What you should do: Reproduce all of the data word for word.

Given data:
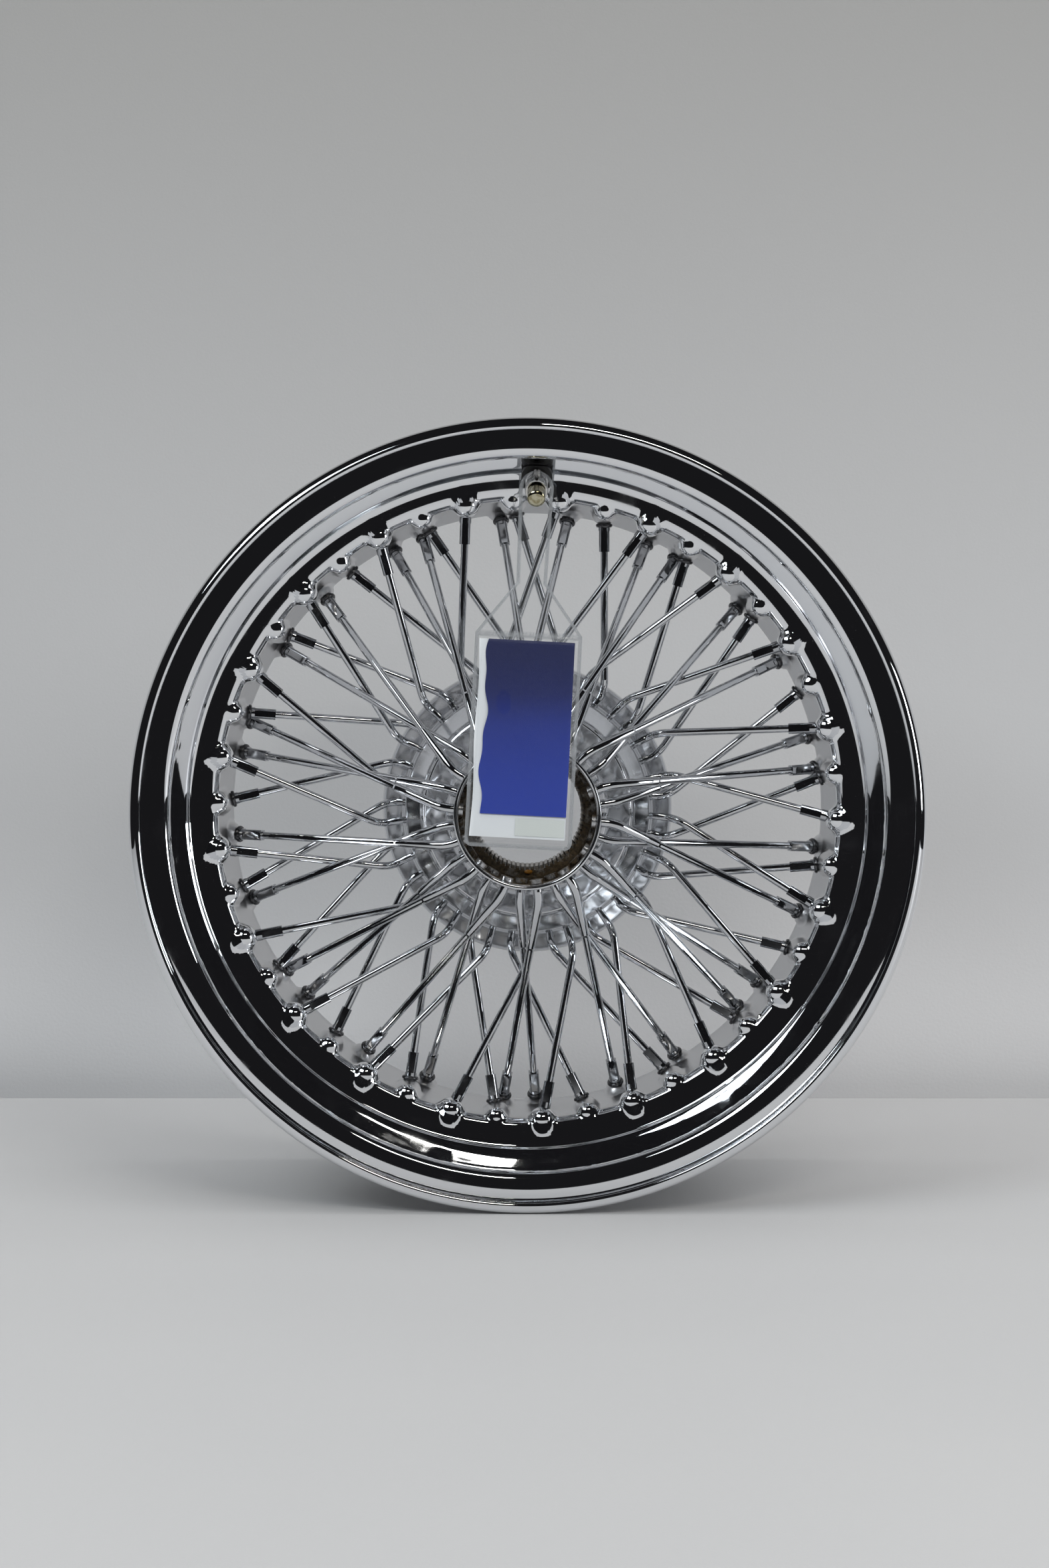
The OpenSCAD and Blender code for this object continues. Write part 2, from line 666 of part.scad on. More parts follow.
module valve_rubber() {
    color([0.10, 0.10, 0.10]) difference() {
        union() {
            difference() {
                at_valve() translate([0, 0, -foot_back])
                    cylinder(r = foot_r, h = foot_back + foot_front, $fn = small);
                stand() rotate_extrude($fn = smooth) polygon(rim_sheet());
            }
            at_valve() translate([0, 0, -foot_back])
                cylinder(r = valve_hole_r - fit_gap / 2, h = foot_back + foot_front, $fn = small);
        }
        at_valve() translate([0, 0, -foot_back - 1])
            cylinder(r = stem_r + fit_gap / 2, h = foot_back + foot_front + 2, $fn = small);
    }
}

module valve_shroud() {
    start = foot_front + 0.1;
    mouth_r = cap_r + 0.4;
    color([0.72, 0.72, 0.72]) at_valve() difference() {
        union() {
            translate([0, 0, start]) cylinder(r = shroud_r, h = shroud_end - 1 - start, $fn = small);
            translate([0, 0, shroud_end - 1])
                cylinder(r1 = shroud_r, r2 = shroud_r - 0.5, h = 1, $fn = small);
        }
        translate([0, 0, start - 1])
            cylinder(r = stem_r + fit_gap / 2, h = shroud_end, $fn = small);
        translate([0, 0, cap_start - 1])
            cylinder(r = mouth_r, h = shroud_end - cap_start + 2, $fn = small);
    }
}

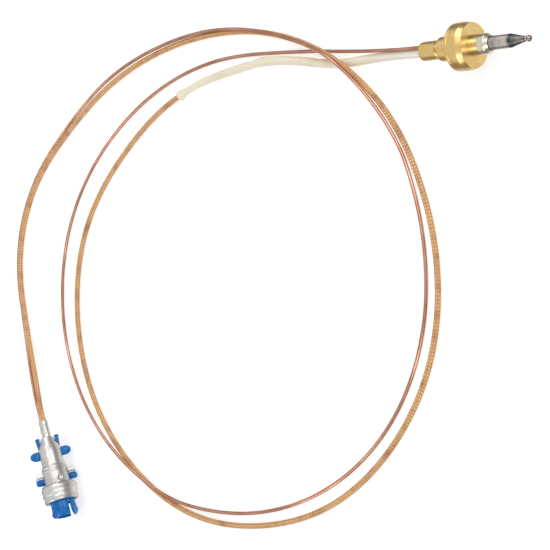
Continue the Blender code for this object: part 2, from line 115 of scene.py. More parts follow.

Answer to this problem:
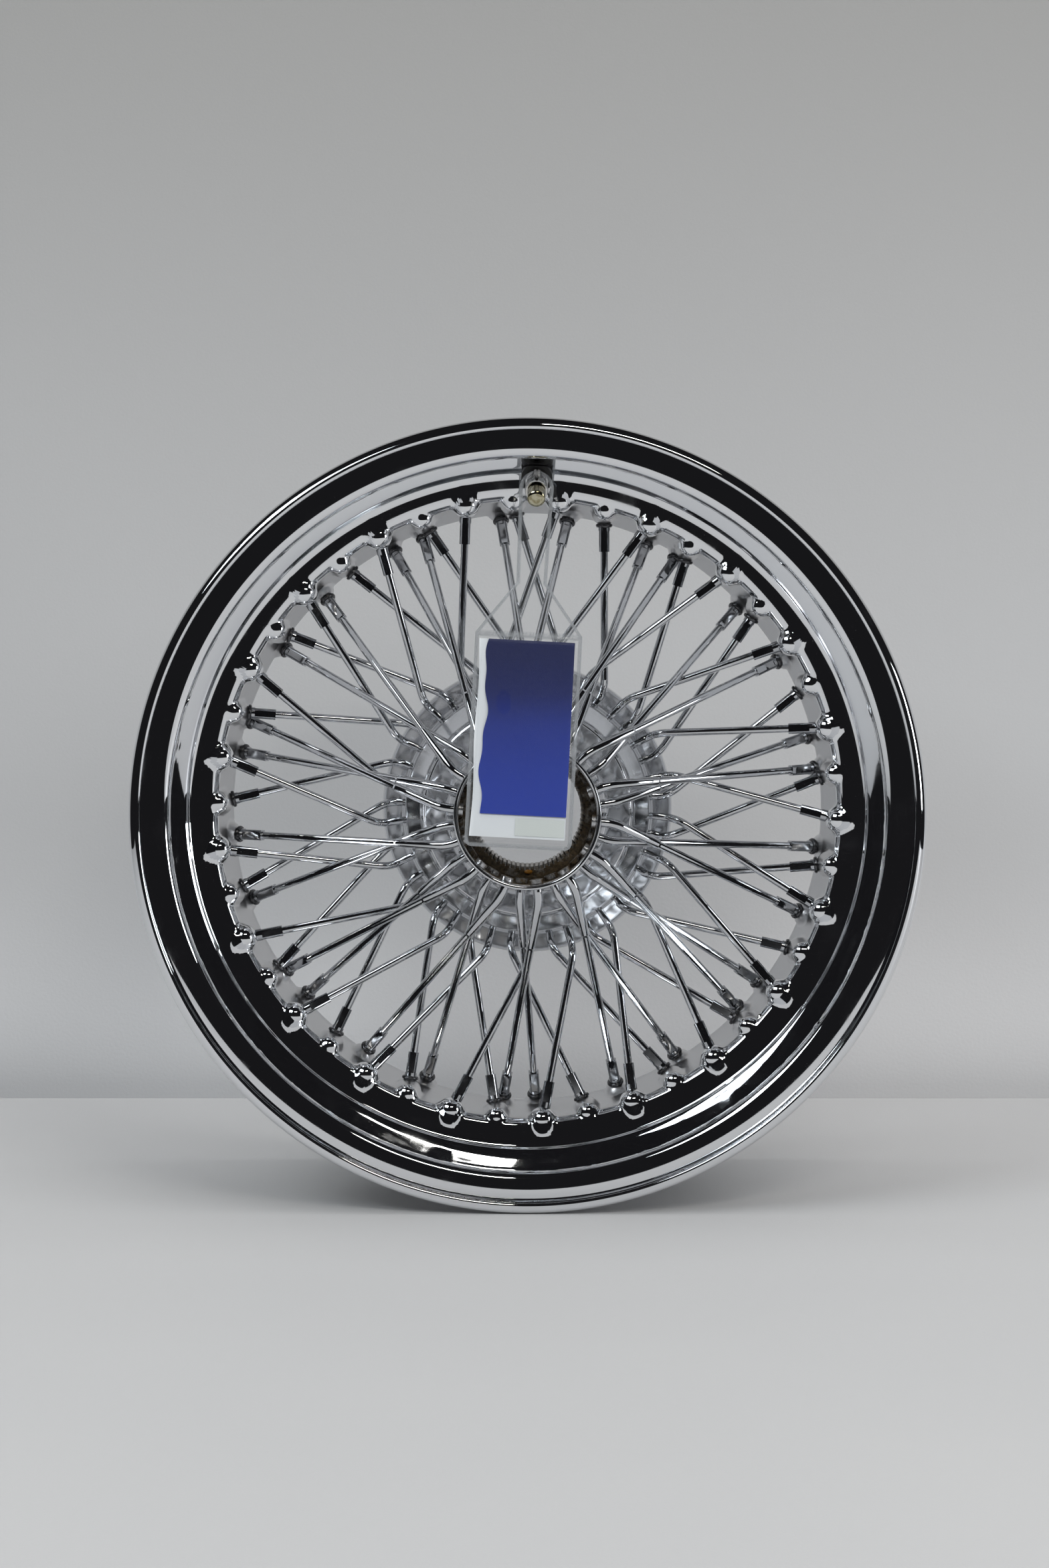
The OpenSCAD and Blender code for this object continues. Write part 2, from line 666 of part.scad on. More parts follow.
module valve_rubber() {
    color([0.10, 0.10, 0.10]) difference() {
        union() {
            difference() {
                at_valve() translate([0, 0, -foot_back])
                    cylinder(r = foot_r, h = foot_back + foot_front, $fn = small);
                stand() rotate_extrude($fn = smooth) polygon(rim_sheet());
            }
            at_valve() translate([0, 0, -foot_back])
                cylinder(r = valve_hole_r - fit_gap / 2, h = foot_back + foot_front, $fn = small);
        }
        at_valve() translate([0, 0, -foot_back - 1])
            cylinder(r = stem_r + fit_gap / 2, h = foot_back + foot_front + 2, $fn = small);
    }
}

module valve_shroud() {
    start = foot_front + 0.1;
    mouth_r = cap_r + 0.4;
    color([0.72, 0.72, 0.72]) at_valve() difference() {
        union() {
            translate([0, 0, start]) cylinder(r = shroud_r, h = shroud_end - 1 - start, $fn = small);
            translate([0, 0, shroud_end - 1])
                cylinder(r1 = shroud_r, r2 = shroud_r - 0.5, h = 1, $fn = small);
        }
        translate([0, 0, start - 1])
            cylinder(r = stem_r + fit_gap / 2, h = shroud_end, $fn = small);
        translate([0, 0, cap_start - 1])
            cylinder(r = mouth_r, h = shroud_end - cap_start + 2, $fn = small);
    }
}

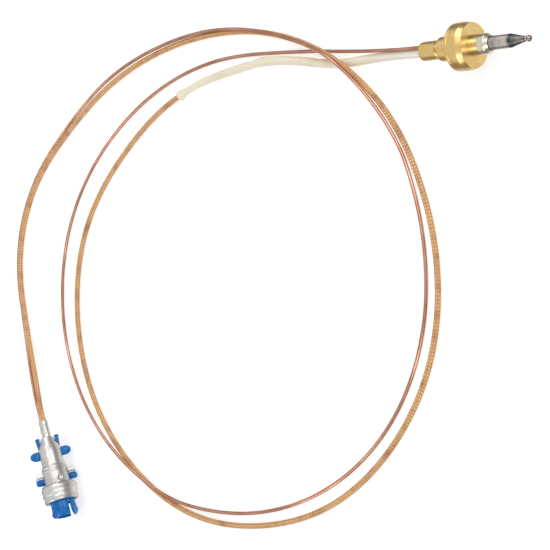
Continue the Blender code for this object: part 2, from line 115 of scene.py. More parts follow.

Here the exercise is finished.